Search the material below for the string "this" and list each line that holds it.
━━━━━━━━━━━━━━━━━━━━━━━━━━━━━━
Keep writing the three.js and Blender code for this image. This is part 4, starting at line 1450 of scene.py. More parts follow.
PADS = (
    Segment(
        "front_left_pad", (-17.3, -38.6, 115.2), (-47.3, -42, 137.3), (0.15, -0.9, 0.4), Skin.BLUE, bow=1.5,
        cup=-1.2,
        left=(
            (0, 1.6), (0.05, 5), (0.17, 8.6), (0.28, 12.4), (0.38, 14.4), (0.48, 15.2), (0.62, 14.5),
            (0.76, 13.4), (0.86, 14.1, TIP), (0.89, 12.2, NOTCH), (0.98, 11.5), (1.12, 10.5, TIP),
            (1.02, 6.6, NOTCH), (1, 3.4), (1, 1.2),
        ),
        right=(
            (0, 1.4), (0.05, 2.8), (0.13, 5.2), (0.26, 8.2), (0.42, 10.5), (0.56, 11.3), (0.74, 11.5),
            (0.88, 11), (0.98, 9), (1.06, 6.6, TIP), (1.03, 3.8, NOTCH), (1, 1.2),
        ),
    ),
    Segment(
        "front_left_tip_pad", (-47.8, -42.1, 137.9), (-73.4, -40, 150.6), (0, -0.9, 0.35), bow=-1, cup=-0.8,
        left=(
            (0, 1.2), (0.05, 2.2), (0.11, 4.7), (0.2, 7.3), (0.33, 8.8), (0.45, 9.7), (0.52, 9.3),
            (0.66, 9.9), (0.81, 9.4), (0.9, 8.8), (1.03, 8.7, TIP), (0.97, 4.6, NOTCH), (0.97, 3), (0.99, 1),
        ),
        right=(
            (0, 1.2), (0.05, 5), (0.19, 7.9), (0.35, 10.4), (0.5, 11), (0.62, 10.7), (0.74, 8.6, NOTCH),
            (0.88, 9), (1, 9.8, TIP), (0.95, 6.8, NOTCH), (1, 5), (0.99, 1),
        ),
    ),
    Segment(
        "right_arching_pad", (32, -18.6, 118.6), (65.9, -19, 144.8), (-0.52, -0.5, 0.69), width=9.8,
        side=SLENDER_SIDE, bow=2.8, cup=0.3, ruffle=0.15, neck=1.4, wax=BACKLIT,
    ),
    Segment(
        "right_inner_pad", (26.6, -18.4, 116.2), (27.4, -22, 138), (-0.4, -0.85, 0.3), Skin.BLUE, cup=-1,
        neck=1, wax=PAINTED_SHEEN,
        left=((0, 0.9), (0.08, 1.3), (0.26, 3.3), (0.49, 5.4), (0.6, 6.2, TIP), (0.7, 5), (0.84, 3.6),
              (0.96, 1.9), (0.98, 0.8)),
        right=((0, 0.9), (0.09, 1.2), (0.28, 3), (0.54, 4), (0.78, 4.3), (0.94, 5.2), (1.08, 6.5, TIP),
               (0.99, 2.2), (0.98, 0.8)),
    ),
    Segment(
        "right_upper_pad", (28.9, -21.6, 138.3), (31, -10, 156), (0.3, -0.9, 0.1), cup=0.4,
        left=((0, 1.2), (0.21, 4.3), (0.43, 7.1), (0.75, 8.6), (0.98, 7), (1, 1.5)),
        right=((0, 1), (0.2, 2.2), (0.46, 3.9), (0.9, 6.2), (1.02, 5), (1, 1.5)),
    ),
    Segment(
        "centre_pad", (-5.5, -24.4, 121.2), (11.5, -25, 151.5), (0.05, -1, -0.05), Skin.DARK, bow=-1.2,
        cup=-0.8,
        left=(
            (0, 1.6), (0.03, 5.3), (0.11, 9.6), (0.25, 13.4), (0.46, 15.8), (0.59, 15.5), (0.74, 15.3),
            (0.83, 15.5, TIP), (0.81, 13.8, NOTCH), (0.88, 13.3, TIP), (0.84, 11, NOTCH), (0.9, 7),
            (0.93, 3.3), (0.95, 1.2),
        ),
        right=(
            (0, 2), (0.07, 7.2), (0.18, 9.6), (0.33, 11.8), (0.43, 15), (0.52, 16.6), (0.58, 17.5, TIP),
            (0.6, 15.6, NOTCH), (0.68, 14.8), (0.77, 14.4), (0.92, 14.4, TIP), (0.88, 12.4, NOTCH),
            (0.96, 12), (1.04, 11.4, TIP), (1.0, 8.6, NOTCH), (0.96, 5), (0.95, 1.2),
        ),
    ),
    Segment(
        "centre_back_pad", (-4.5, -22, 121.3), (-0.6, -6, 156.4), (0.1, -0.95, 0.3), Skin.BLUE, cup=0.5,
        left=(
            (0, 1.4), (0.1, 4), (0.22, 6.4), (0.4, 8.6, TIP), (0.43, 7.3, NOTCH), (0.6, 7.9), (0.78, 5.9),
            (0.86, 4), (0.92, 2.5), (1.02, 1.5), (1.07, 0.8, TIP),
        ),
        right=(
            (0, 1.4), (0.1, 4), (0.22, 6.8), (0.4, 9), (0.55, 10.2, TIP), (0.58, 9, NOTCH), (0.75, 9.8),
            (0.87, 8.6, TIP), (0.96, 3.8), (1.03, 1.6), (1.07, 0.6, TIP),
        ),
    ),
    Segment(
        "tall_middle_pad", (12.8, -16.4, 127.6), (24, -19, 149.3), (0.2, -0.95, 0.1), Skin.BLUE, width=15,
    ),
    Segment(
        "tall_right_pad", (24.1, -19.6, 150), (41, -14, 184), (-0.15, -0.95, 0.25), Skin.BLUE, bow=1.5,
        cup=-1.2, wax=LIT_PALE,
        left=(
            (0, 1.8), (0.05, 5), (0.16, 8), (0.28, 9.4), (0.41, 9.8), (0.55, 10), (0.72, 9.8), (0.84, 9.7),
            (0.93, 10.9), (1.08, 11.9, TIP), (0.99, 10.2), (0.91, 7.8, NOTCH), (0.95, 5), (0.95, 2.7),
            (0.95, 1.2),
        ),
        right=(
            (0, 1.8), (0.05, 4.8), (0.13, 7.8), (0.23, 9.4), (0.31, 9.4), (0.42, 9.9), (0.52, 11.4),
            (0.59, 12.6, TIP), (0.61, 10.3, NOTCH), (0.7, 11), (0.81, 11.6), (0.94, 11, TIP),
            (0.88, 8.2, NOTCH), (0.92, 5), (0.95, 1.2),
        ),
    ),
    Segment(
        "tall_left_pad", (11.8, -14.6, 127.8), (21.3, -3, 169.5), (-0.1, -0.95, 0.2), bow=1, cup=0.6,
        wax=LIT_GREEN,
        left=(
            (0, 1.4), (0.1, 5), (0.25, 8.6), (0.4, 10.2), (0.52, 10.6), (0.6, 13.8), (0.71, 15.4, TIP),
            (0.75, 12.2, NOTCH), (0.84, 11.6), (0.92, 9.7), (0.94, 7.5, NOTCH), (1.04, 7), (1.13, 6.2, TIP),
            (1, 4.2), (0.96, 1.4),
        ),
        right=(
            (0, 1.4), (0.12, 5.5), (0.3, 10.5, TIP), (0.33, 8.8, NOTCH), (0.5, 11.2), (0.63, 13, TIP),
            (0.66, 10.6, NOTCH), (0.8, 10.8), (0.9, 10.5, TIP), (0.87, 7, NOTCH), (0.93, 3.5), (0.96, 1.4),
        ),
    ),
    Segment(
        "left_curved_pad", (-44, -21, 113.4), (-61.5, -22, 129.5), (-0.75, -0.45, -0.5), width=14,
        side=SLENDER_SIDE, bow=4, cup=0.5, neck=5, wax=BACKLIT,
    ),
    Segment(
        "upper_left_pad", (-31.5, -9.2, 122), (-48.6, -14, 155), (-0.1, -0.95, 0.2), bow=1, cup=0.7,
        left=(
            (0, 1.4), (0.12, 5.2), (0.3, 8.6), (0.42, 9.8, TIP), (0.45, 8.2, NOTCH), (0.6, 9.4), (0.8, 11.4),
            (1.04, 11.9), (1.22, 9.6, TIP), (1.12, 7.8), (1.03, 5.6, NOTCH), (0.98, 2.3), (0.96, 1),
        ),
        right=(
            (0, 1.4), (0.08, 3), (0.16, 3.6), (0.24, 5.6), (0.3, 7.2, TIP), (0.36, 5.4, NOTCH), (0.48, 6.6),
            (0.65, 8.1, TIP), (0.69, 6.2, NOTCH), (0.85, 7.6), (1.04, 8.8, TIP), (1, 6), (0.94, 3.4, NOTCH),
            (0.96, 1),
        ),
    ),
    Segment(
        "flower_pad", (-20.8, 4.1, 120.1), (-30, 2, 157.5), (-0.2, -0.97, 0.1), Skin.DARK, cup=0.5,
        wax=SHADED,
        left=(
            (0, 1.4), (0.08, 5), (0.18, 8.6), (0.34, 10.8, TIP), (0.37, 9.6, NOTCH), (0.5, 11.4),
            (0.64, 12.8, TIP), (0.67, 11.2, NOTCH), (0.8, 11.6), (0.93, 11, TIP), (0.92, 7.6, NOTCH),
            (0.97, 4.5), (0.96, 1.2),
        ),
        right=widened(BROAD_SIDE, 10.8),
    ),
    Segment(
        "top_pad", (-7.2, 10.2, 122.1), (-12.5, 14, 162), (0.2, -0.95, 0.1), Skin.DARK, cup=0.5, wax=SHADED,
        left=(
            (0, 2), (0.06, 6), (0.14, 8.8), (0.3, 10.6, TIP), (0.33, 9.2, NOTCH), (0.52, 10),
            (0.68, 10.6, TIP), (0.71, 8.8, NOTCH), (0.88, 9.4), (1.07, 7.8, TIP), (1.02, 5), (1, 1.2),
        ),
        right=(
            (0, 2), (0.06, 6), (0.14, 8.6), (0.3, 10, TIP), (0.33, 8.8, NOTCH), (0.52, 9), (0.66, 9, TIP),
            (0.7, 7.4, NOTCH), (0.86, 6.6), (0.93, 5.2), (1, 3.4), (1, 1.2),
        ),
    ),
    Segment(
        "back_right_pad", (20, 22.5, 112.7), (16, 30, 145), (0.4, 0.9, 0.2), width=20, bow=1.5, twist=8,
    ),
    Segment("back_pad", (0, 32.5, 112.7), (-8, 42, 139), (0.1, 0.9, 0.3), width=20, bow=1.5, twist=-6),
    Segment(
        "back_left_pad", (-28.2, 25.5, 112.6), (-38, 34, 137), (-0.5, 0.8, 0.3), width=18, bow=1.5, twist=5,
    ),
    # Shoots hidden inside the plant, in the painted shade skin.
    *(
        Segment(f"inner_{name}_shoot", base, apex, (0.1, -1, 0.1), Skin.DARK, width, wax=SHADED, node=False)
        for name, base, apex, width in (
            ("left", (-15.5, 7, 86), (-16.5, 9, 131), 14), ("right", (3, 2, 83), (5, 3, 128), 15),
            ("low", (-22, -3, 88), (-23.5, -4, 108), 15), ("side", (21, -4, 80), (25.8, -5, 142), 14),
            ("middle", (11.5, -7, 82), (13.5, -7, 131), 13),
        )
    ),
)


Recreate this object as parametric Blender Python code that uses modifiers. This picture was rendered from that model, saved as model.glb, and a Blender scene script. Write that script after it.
━━━━━━━━━━━━━━━━━━━━━━━━━━━━━━
Reply —
Keep writing the three.js and Blender code for this image. This is part 4, starting at line 1450 of scene.py. More parts follow.
Recreate this object as parametric Blender Python code that uses modifiers. This picture was rendered from that model, saved as model.glb, and a Blender scene script. Write that script after it.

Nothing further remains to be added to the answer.